«In buona sostanza ci siamo limitati ad applicare come fanno altre amministrazioni italiane, di ogni colore politico, il pacchetto Minniti, per questioni di sicurezza e decoro urbano. Sono temi di particolare rilevanza in una città che vuole essere turistica come la nostra». Con queste parole, Stefano Garassino, assessore alla sicurezza di Genova, ha spiegato al Corriere della Sera la recente decisione presa dal suo Comune di multare, con una sanzione di 200 euro, chi rovista nei cassonetti in cerca di cibo. Del resto, decoro urbano e turismo sono oggi i nuovi imperativi delle amministrazioni locali di tutta Italia, impegnate più che mai nel “ripulire” le strade delle proprie città da ogni tipo di disturbo per renderle appetibili a turisti e consumatori. Le città, dunque, come giardini del consumo in cui nessuno ha “problemi” e se li ha – se è mendicante, disoccupato, povero, migrante, anziano, disabile, senza casa, senza niente – è semplicemente rimosso dalla vista. Dalla vista dei turisti, naturalmente, perché i cittadini contano solo in quanto erogano servizi e beni a questi ultimi, non in quanto portatori di bisogni, esigenze, necessità umane e sociali propri. Le nostre città si avviano a diventare (e in qualche caso lo sono già) “non luoghi”, bacini di alienazione residenziale, terre di conquista igienica a ogni costo perché non sia mai che un turista…
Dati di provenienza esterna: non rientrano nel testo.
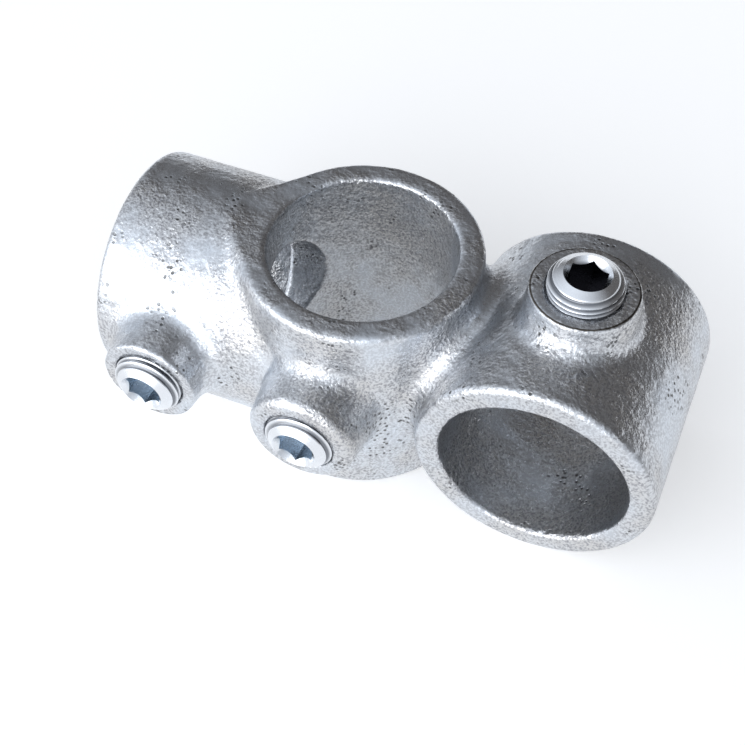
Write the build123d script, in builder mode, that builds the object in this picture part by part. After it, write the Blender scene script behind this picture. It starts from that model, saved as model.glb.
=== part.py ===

Una concezione sepolcrale, mortuaria delle città, congelate nel tempo a furia di ordinanze, affinché regni la bellezza su tutto, anche se la bellezza – mai definita – degli amministratori locali è, in ultima analisi, una bellezza proprietaria, che non ha nulla a che vedere con l’estetica, né tanto meno con l’arte.
La realtà è che le “quistioni sociali” non sono risolvibili con un tratto di ordinanza. Ma le ordinanze ispirate al decoro e all’ordine pubblico sono straordinariamente facili da scrivere e fare applicare. Basta riporre la polvere sotto il tappeto e il gioco è fatto. Tranne che non si tratta di un gioco, ma di bisogni, esigenze, necessità. In altre parole, di vite umane. Che sembrano non “servire a nulla” se non servono al turista.
È questo, in fondo, quello che grida il diritto punitivo municipale.